SUPPLIED DATA
· · ·
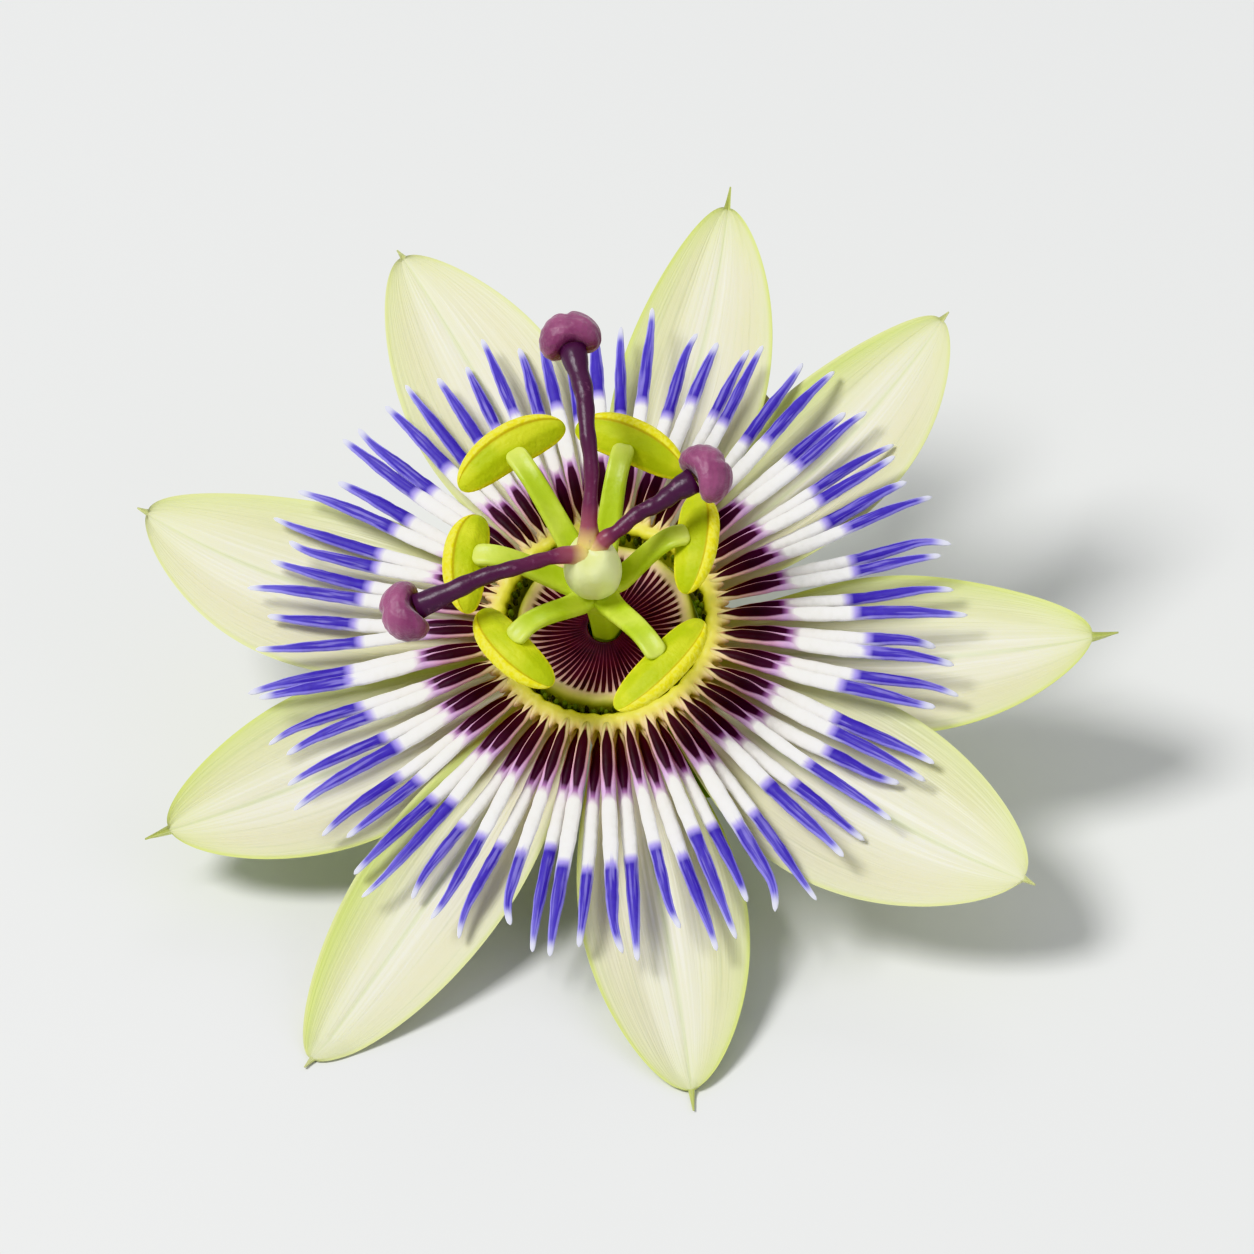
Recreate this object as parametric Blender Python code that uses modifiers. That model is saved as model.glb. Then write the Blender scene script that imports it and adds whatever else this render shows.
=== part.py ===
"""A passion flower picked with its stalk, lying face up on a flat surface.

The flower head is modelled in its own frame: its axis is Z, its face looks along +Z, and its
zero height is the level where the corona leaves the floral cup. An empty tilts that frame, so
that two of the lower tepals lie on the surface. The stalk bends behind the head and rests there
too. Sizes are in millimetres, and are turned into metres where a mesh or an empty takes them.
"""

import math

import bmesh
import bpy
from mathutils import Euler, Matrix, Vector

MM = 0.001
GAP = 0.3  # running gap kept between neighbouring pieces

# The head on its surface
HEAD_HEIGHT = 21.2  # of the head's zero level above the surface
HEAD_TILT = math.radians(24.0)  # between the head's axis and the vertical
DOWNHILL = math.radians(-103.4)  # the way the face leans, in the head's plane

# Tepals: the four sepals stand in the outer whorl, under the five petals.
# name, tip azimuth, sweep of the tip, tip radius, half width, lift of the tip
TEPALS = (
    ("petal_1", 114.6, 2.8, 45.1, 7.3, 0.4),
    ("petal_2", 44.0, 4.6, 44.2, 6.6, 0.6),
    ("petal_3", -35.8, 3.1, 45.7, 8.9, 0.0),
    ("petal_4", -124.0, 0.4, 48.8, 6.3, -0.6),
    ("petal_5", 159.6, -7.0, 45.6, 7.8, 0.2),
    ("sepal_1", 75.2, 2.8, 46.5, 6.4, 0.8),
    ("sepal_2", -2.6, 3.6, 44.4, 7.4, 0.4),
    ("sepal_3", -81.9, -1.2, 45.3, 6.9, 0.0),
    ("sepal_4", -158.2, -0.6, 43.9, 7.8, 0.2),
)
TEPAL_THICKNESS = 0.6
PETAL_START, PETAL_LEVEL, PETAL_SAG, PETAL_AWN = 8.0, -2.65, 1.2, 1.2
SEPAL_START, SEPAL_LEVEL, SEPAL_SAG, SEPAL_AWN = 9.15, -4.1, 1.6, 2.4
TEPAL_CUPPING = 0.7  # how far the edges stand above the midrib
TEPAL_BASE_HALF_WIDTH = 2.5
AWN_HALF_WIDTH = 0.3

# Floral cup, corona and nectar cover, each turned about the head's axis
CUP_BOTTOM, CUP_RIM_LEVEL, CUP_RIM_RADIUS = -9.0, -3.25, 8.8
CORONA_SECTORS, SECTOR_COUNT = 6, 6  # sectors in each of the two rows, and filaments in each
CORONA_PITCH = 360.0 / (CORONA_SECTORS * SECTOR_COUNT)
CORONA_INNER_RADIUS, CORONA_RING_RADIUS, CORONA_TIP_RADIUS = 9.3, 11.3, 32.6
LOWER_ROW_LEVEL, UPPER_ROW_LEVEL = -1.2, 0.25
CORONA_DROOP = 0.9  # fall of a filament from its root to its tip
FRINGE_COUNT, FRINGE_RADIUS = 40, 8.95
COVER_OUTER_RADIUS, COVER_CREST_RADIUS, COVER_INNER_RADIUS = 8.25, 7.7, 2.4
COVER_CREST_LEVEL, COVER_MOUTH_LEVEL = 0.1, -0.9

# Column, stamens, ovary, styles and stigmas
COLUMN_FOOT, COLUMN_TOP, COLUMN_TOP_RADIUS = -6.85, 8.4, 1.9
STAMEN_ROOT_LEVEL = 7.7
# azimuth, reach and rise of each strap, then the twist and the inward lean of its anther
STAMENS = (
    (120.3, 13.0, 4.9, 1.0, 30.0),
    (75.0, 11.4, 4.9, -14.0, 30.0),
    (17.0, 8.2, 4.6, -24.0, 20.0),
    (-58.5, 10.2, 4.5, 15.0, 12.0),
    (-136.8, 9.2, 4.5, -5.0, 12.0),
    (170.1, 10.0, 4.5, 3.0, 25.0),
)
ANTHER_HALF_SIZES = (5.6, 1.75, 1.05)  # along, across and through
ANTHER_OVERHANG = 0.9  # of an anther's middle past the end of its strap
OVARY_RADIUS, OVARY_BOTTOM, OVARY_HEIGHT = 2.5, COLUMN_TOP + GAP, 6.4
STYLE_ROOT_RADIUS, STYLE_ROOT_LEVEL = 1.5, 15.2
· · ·
REQUIREMENT
Return only the lines spanning from the first line of the material through the line with "DOWNHILL = math.radians(-103.4)", copied exactly, both ends kept.

FINAL ANSWER
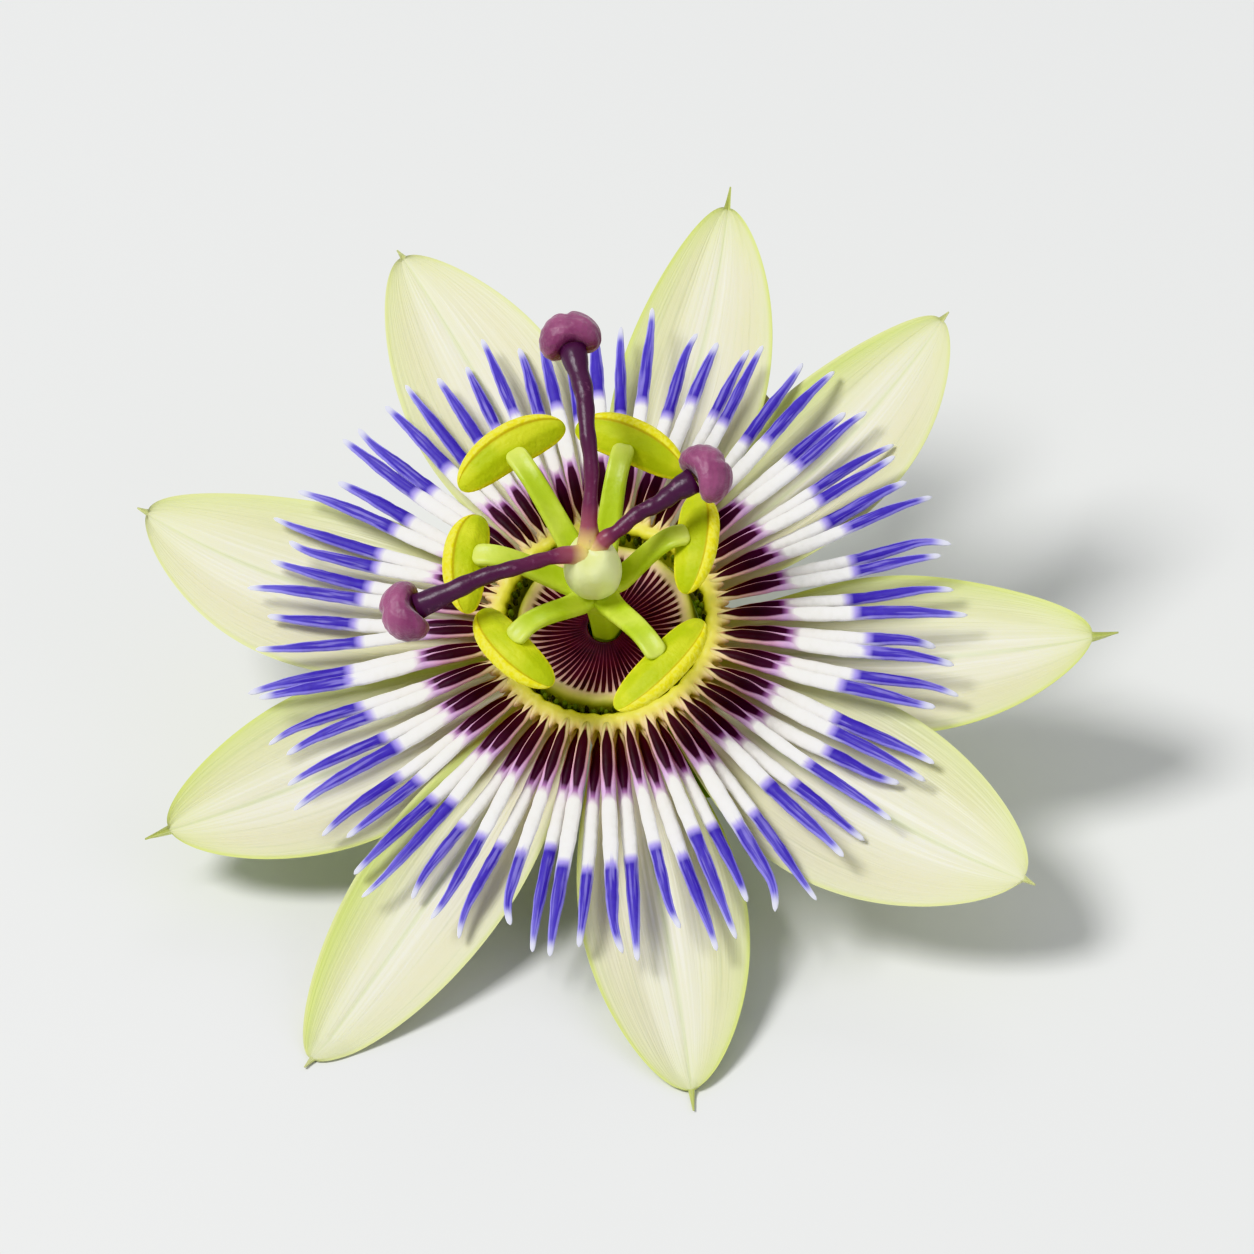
Recreate this object as parametric Blender Python code that uses modifiers. That model is saved as model.glb. Then write the Blender scene script that imports it and adds whatever else this render shows.
=== part.py ===
"""A passion flower picked with its stalk, lying face up on a flat surface.

The flower head is modelled in its own frame: its axis is Z, its face looks along +Z, and its
zero height is the level where the corona leaves the floral cup. An empty tilts that frame, so
that two of the lower tepals lie on the surface. The stalk bends behind the head and rests there
too. Sizes are in millimetres, and are turned into metres where a mesh or an empty takes them.
"""

import math

import bmesh
import bpy
from mathutils import Euler, Matrix, Vector

MM = 0.001
GAP = 0.3  # running gap kept between neighbouring pieces

# The head on its surface
HEAD_HEIGHT = 21.2  # of the head's zero level above the surface
HEAD_TILT = math.radians(24.0)  # between the head's axis and the vertical
DOWNHILL = math.radians(-103.4)  # the way the face leans, in the head's plane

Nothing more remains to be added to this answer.